Take the first two large states with well-established pre-k programs, Georgia and Oklahoma, established in 1995 and 1998, enrolling 59% and 74% of 4-year-olds.

Oklahoma’s test performance has deteriorated steadily over the past decade, stagnating at about the 40th rank at the fourth-grade level and falling eight places to 39th in reading and to 45th in math by eighth grade. In contrast, Georgia has produced eye-popping gains.

What’s the difference? Not what you’d expect.

According to the National Institute for Early Education Research, these programs are roughly similar in key respects — maximum class size and teacher-student ratio, combination of full-day and half-day operations. Both provide preschool in a variety of settings, ranging from public school facilities to community-based organization sites.

Beyond preschool, these states are roughly similar, with about $9,500 per child invested in K-12 education and about 60% of students qualifying for school lunch, a measure of the poverty level. Which eliminates a few obvious factors — operating features of the programs, K-12 investment levels or student economic status — that, if significantly different, might explain the NAEP outcomes.

The only obvious difference in the two programs is that Oklahoma’s poor-performing preschool effort has the markers of a “high-quality” program that advocates seek. Oklahoma spends more than twice as much per preschool child as Georgia does. And 20% of Oklahoma’s teachers hold master’s degrees, while Georgia has no master’s.

Past failures

So, increasing “quality” (more spending and higher teacher credentials) doesn’t seem to achieve much. If anything, Oklahoma’s case suggests that it is counterproductive.

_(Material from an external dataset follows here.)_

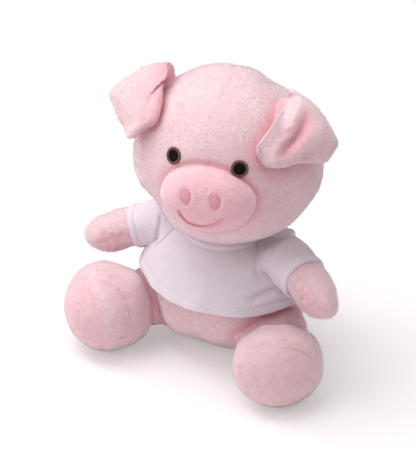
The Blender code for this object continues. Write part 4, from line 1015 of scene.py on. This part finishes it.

None of this should come as a surprise. The educational track record of the original and the largest early childhood program, the $8 billion federal Head Start program launched in 1965 as part of the “War on Poverty,” undermines the educational case for universal preschool as well.

The rigorous multiyear Head Start Impact Study completed in 2012 found that Head Start “had few impacts on children in kindergarten through third grade.”

It also found that the program “did not show a clear pattern of favorable or unfavorable impacts for children.”

Wrong expectations

The point is not that preschool programs are worthless. We need them so parents can work. If we need them, they should perform to their potential. But that might not include significant educational advancement. Providing a warm, nurturing environment may be the proper role, not much more.

We simply don’t know.

But we should know before we pour billions more dollars into large, expensive “high-quality” universal preschool with grandiose expectations of significant educational gains — money and emphasis that might be better focused on K-12, helping America’s 15-year-olds to compete in the global arena.


As appeared in USA Today on Dec. 4, 2013.